* _Aim of the exercise_:
Up to and including the line with "columns, near edge.", reproduce the listing below exactly, beginning at its first line.

* _The input_:
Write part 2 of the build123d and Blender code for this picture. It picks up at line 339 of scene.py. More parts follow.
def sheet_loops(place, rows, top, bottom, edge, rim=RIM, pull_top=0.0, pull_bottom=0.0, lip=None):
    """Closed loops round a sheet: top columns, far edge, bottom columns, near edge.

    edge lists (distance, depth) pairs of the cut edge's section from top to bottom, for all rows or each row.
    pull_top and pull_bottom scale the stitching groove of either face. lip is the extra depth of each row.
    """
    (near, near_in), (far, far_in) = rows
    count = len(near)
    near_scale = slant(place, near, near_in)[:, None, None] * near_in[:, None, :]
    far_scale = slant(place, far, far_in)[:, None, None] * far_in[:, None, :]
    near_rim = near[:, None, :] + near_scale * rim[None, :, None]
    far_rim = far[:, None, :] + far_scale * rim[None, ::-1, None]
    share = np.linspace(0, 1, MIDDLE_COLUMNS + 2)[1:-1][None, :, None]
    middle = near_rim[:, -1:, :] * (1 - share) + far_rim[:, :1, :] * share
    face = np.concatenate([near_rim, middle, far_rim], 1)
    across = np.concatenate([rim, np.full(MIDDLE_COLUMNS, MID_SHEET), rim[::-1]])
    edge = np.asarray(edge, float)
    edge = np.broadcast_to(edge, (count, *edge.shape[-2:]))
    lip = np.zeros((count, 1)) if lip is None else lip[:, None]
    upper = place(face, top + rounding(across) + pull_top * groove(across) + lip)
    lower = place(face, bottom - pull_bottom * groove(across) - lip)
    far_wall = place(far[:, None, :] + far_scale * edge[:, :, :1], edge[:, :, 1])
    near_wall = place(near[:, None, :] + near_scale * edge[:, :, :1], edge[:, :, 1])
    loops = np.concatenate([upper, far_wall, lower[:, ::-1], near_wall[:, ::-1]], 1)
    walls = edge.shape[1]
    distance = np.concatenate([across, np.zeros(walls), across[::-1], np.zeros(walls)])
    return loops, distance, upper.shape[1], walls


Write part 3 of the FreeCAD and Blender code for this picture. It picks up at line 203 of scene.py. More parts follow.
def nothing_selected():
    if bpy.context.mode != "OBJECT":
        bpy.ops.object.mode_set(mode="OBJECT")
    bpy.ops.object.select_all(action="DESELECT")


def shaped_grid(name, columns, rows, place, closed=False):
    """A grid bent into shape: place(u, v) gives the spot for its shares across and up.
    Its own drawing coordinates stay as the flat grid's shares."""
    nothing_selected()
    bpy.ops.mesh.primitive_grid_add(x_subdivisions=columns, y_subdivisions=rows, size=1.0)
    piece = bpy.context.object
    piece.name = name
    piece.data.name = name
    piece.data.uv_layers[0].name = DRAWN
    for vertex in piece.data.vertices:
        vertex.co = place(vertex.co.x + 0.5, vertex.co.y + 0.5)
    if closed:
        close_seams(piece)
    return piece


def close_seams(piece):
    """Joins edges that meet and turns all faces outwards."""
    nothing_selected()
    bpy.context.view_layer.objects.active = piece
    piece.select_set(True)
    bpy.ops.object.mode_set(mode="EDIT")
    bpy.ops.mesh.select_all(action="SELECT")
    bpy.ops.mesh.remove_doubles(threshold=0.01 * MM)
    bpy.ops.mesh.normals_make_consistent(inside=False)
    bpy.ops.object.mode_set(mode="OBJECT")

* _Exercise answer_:
Write part 2 of the build123d and Blender code for this picture. It picks up at line 339 of scene.py. More parts follow.
def sheet_loops(place, rows, top, bottom, edge, rim=RIM, pull_top=0.0, pull_bottom=0.0, lip=None):
    """Closed loops round a sheet: top columns, far edge, bottom columns, near edge.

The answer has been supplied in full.